Two percent increase in second-quarter net profit, boosted by high aluminum and oil prices, was reported by oil and gas company Norsk Hydro ASA. The company also said the sale of its oil division to Statoil ASA is on track.
Norsk Hydro said its net profit for the three months ended June 30 came to 5.95 billion kroner (EUR752.4 million; US$1.04 billion), up from 5.83 billion in the same quarter in 2006, beating analysts' forecasts.
Revenue fell to 46.53 billion kroner (EUR5.88 billion; US$8.13 billion) from 48.03 billion kroner a year earlier.
The aluminum operations, Norsk Hydro's core business after agreeing to sell its oil and gas activities to Statoil, had their strongest first-half results ever, the Oslo-based company said, adding that the Statoil deal is expected to be completed on Oct. 1.
Last December, Norsk Hydro agreed to sell its oil division to Norway's state-controlled oil company and instead become a pure aluminum and power generation company.
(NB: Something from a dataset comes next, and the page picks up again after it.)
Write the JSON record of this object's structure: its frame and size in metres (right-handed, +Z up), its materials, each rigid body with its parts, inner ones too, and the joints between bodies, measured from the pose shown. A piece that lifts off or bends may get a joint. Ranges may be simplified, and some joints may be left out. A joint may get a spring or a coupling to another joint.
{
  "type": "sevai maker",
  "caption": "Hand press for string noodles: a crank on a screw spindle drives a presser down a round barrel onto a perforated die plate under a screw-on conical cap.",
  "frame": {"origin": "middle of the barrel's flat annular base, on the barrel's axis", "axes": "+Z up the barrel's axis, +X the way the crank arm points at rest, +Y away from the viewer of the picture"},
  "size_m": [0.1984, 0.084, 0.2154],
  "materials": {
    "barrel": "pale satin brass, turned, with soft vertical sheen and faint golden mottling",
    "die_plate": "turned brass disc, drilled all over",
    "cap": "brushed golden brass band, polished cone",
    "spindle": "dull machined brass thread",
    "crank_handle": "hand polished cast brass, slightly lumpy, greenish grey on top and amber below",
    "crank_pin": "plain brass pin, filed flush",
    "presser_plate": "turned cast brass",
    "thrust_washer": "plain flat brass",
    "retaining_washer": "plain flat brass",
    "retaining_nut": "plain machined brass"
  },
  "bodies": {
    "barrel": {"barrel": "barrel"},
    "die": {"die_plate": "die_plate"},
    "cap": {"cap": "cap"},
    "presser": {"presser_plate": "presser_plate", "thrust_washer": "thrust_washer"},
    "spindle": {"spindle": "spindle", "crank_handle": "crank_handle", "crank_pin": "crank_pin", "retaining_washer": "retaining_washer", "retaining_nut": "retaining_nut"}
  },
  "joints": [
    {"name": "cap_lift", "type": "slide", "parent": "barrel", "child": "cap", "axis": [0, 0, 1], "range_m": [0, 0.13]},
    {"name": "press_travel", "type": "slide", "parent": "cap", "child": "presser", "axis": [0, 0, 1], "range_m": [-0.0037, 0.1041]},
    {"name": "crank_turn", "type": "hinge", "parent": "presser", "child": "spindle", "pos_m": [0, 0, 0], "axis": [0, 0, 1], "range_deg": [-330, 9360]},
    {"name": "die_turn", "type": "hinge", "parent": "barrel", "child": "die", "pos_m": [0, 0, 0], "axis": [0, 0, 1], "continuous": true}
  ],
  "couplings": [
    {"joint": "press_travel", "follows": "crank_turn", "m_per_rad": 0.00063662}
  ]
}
Norsk Hydro Chief Executive Eivind Reiten said the results announced Tuesday give the company "a solid basis to grow as a global aluminum company."
Norsk Hydro shares rose 0.3 percent to 239.5 kroner (Ђ30.30; US$41.88) in Oslo.
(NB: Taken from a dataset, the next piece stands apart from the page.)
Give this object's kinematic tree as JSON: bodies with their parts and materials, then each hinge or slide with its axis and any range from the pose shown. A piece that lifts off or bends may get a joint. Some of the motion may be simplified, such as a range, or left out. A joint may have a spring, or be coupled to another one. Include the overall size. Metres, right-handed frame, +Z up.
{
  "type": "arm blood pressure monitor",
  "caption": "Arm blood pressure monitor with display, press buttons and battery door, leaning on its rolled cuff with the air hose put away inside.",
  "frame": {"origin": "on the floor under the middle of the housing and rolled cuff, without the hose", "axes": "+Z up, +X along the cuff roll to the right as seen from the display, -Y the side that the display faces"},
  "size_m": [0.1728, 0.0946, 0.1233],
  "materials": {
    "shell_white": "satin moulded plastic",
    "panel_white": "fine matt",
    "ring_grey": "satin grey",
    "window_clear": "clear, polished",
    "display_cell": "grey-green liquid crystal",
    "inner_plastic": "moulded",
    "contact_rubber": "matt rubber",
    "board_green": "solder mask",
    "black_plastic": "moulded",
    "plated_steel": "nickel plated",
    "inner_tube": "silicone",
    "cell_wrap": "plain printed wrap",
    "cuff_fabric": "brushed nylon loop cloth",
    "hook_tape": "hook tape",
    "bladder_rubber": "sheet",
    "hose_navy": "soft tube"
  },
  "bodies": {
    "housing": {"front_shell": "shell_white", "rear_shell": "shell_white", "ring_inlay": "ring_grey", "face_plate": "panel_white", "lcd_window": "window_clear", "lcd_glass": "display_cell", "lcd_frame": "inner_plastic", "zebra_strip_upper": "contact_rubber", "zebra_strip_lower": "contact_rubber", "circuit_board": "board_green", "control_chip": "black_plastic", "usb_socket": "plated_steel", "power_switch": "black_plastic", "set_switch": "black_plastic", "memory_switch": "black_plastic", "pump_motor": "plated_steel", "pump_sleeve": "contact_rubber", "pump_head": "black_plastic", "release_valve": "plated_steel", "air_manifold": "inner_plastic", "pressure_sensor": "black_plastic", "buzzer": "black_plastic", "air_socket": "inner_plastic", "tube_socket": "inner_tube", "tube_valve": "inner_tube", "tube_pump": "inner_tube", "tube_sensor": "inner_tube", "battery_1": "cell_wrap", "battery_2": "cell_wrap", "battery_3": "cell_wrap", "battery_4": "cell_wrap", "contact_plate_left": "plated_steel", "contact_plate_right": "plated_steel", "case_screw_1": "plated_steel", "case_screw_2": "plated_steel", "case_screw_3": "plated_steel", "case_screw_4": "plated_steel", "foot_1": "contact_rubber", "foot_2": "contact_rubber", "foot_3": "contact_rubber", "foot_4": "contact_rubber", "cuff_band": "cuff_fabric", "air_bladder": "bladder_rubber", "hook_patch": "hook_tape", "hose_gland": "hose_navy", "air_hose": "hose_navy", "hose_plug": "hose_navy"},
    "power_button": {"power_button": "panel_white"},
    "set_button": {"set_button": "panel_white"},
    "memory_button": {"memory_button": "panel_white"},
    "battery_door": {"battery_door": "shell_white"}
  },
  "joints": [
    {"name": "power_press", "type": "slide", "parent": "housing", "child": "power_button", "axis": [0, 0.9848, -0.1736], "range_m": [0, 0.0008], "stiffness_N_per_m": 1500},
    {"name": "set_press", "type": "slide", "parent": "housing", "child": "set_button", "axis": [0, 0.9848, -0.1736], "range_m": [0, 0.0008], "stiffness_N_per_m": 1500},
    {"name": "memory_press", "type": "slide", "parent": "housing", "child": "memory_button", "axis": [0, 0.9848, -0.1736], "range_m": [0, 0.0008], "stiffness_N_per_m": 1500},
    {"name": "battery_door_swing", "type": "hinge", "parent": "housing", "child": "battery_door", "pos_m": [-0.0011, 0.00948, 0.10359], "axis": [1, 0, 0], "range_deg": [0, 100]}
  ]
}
The company's second-quarter average oil and gas production came to 558,000 barrels of oil equivalent a day, down from 52,000 barrels in the first quarter, which it blamed on planned maintenance and temporary shutdowns. Oil equivalents measure energy content, rather than volume, of oil and gas.
Morten Normann, an analyst at Kaupthing Bank in Norway, said the result was better than expected.
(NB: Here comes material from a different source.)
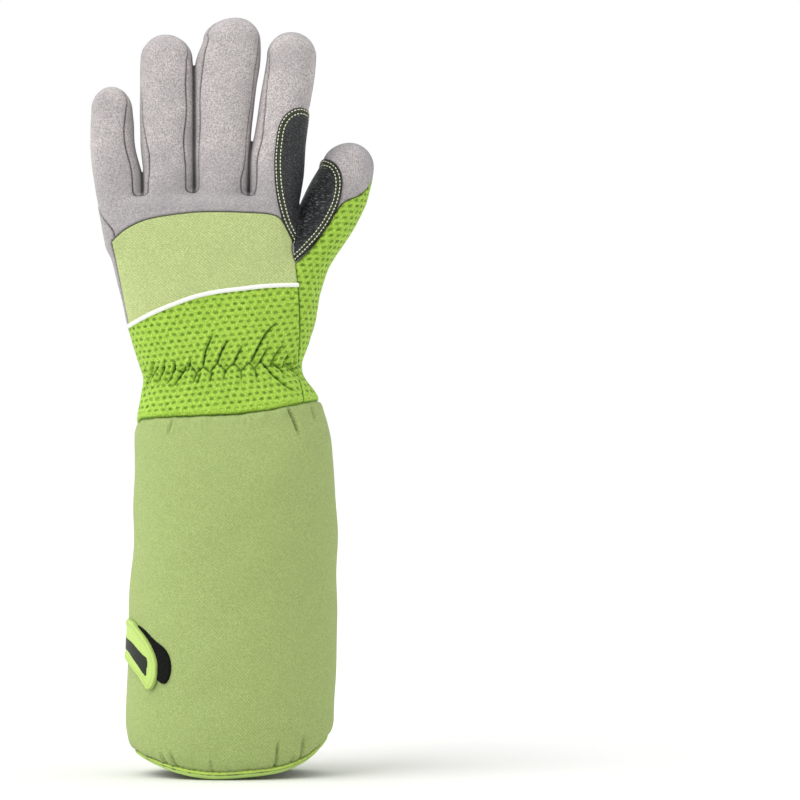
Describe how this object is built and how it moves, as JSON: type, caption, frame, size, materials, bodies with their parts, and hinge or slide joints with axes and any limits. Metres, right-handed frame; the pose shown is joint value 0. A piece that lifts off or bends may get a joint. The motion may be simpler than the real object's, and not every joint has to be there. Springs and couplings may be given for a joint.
{
  "type": "leather gardening glove",
  "caption": "Left-hand gardening glove in grey sueded leather with black grained patches, lime mesh wrist and a long padded green fabric cuff with a side strap.",
  "frame": {"origin": "middle of the gathered wrist, where the wrist in it carries the glove", "axes": "+Z from the wrist to the fingertips, +X to the thumb side, +Y the way the palm faces"},
  "size_m": [0.1481, 0.0886, 0.3928],
  "materials": {
    "sueded_leather": "warm pale grey split leather with a short even nap",
    "grained_leather": "near-black leather with a fine pebbled grain, half matt",
    "cotton_twill": "pale green twill, matt",
    "quilted_canvas": "soft green plain-woven canvas over padding, matt",
    "spacer_mesh": "lime knitted spacer mesh with small staggered dimples",
    "binding_tape": "bright lime folded tape",
    "piping_cord": "off-white covered cord",
    "webbing": "black hook strip, half matt",
    "loop_pile": "black loop pile"
  },
  "bodies": {
    "root": {"back_suede": "sueded_leather", "palm_suede": "sueded_leather", "thumb_suede": "sueded_leather", "fourchette_index_middle": "sueded_leather", "fourchette_middle_ring": "sueded_leather", "fourchette_ring_little": "sueded_leather", "cap_index": "grained_leather", "cap_middle": "grained_leather", "cap_ring": "grained_leather", "cap_little": "grained_leather", "index_side_patch": "grained_leather", "thumb_patch": "grained_leather", "palm_pad": "grained_leather", "thenar_pad": "grained_leather", "knuckle_panel": "cotton_twill", "piping": "piping_cord", "wrist_mesh": "spacer_mesh", "thumb_mesh": "spacer_mesh", "gauntlet": "quilted_canvas", "hem_binding": "binding_tape", "slit_binding": "binding_tape", "strap_tab": "binding_tape", "strap_centre": "webbing", "loop_patch": "loop_pile"}
  },
  "joints": []
}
"The happy days are here again," he said, adding all units showed good performance and that Norsk Hydro is handling its costs better than the market had hoped for.
In its outlook, the company said oil prices are expected to stay high but that scheduled shutdowns on the Norwegian Continental Shelf will hurt oil production in the third quarter.
Exploration activity will also stay high throughout the year, and some 50 wells are planned to be spudded, or the process in which the well is drilled to meet the seabottom.
Thanks to increased smelter capacity utilization in China, Norsk Hydro said its production in China is expected to rise by about 30 percent this year compared with 2006, while production in the rest of the world is estimated to grow by about 5.5 percent.
Global aluminum production growth is expected to come to about 12 percent or 13 percent in 2007, while the global aluminum consumption is forecast to grow at a slightly lower rate.
Norsk Hydro employs about 33,000 people in 40 countries.